Records:
** begin **
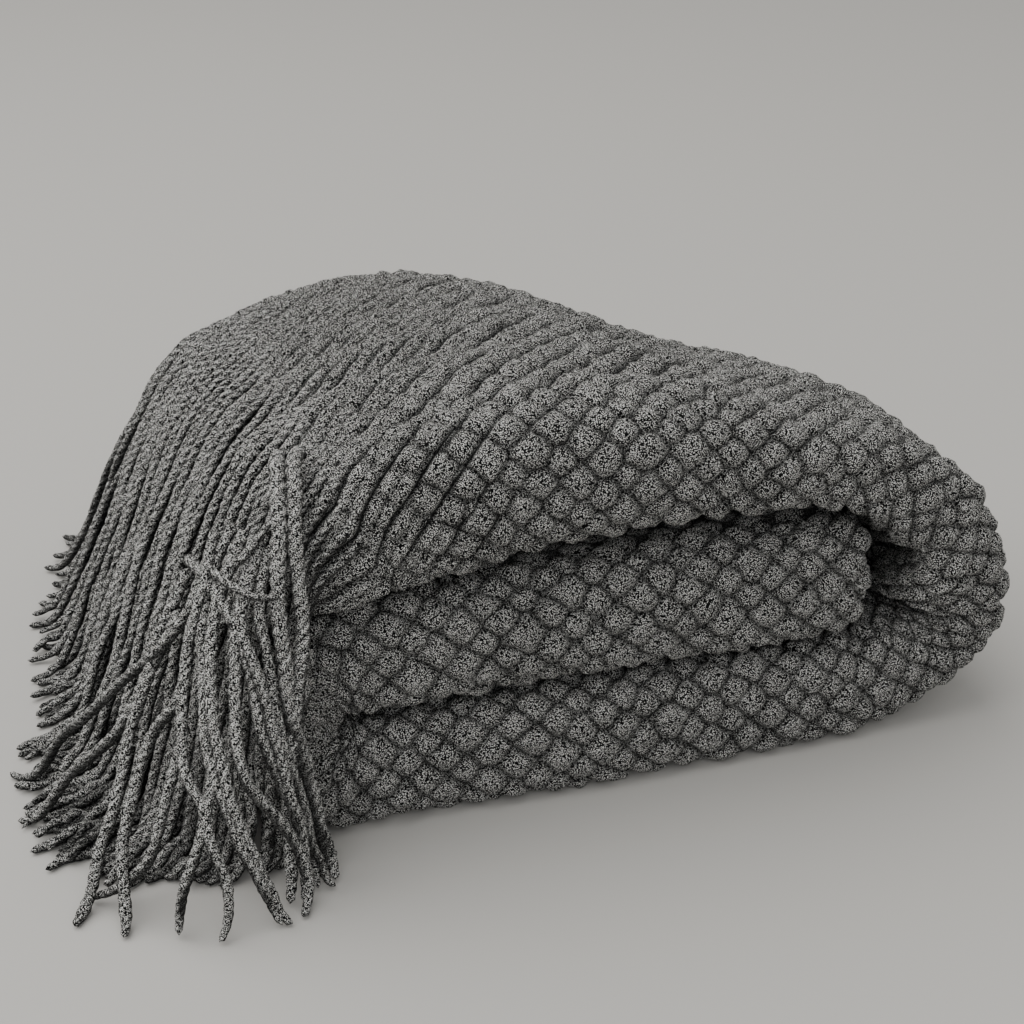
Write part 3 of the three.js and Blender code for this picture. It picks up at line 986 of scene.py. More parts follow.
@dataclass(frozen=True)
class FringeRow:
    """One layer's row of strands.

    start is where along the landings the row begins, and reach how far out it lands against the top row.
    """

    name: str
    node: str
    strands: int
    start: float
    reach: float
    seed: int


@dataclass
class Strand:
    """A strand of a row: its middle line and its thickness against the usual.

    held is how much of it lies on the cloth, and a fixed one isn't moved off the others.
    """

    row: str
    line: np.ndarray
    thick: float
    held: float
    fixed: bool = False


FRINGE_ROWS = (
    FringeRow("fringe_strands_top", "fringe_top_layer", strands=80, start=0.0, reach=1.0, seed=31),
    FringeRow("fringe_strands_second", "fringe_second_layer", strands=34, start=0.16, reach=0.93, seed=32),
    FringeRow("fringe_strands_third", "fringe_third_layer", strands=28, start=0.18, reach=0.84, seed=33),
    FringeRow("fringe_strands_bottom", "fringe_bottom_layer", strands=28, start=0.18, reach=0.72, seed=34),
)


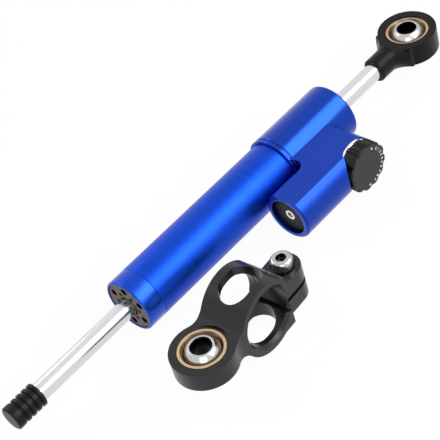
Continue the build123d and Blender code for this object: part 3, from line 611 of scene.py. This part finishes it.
** end **
Written problem: Isolate the lines that hold the word "this" and copy all of them.

Completed exercise:
Write part 3 of the three.js and Blender code for this picture. It picks up at line 986 of scene.py. More parts follow.
Continue the build123d and Blender code for this object: part 3, from line 611 of scene.py. This part finishes it.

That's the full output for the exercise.